Herbert Spencer also never believed that what he called absolute ethics could move the bulk of mankind so long as social sentiment and custom were far removed from the ideals and rules imagined in philosophy and serious contemplation; most people made do with the ethical systems they have at hand, and their relative ethical ideas hold sway, and even possess no small authority.

Spencer went further, believing that ideas as such were not the ruling forces. Sentiments were. The moral philosopher might try to change the direction or speed the progress of a moral point of view, but his ideas alone would not and could not suffice. People acted as they do in their environment upon the impetus and direction of the incentives, disincentives, sentiments, fancies, and opportunities that define their selves and situations. For many philosophers, this is heresy. And yet it is one of Spencer's more endearing notions, and one reason I still read his writings; he was a sensible fellow, not nearly as rationalistic as he might seem at first blush.

Though Spencer underwent more of an intellectual Iliad than an odyssey (laying siege to two ideas — freedom and progress — from the beginning of his career), he did change his opinions. On near-anarchism, on feminism, and on deism, he did, anyway.

And that is the mark of a philosopher. If one never really changes one's mind during a career of thought, as writers as dissimilar as Mencken and Rand prided themselves upon, what honor can we offer them as thinkers? When you never change your mind, thinking can only seem as so much rationalization. (I, for one, honor Bertrand Russell more for his abandonment of Moore's metaethical position than for any of his great accomplishments in logic.)

So, what about Henry George and his followers? There aren't all that many left; the heyday of Georgism is past: but some still exist.

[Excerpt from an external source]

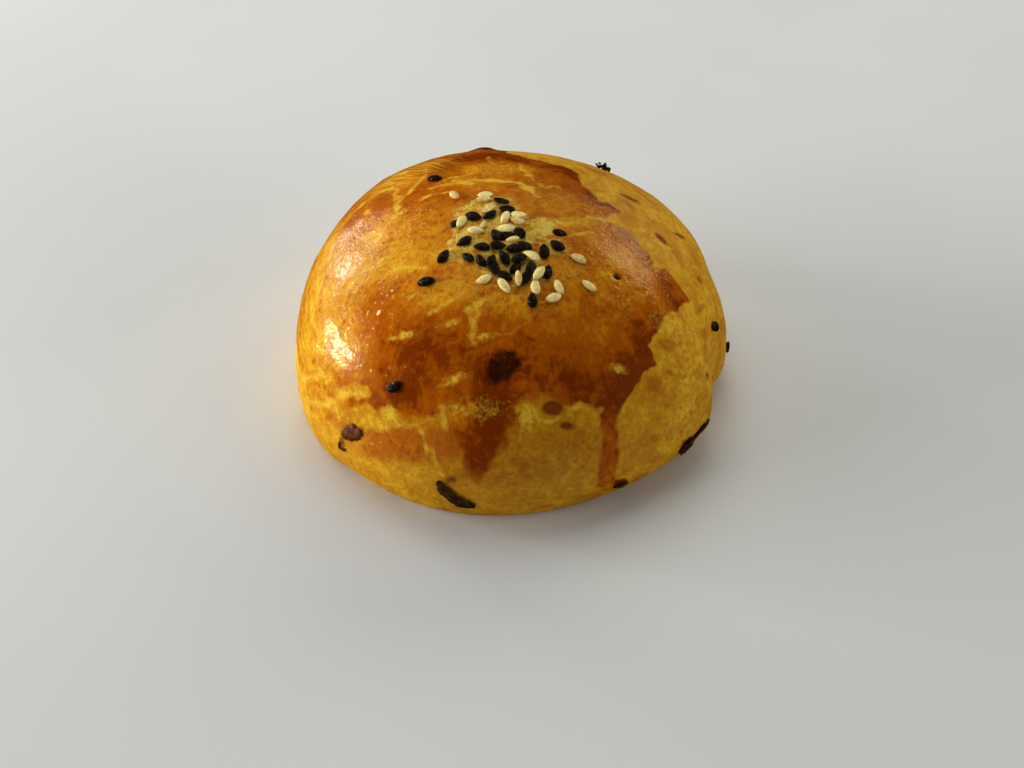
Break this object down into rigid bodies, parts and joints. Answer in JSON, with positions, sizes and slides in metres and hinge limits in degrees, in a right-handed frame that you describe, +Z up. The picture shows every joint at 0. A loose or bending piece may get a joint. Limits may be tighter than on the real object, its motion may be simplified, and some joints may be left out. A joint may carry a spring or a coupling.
{
  "type": "samsa",
  "caption": "Round baked samsa with an egg-washed, browned crust and a cluster of sesame seeds pressed into the top; flat gathered base.",
  "frame": {"origin": "middle of the bounding box at the base, on the surface the samsa stands on", "axes": "+Z up, -Y towards the front, +X to the right seen from the front"},
  "size_m": [0.0968, 0.0982, 0.0452],
  "materials": {
    "crust": "satin",
    "white_sesame": "satin",
    "black_sesame": "satin",
    "char": "matte"
  },
  "bodies": {
    "root": {"crust": "crust"}
  },
  "joints": []
}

I readily confess to being dismissive of this bunch. They have now, I am told, incorporated elements of Austrian marginalism into a geo-Austrian synthesis. Perhaps their ideas are worth considering again. But my own experience with Georgists doesn't indicate that much has changed beyond dear old ESD's 110-year-old rant. Every time I actually confront a Georgist with my take on Georgism (usually, I admit, in response to their criticism of one of my lampoons of Georgism), the Georgist drops the dialectic and drops the conversation and drops the contact. In the midst of one email debate some time back, I asked my earnest Georgist critics about the labor theory that starts Progress and Poverty and upon which good ol' Henry founded his whole system. I mentioned that when I read that section, I thought it utter rubbish, simply bad economics. Have Georgists revised the labor theory? Or do they stick to the same old guns? No answer.

Of course, not every criticism need be answered. Or even addressed. I'm not offended if Georgists don't bother with me. But you may understand why I don't bother with them, either. They strike me as quaint ranters in the margins of old, musty books. If I'm wrong, too bad. In any case, I doubt, contra poor old ESD, that I'll lose my soul over it.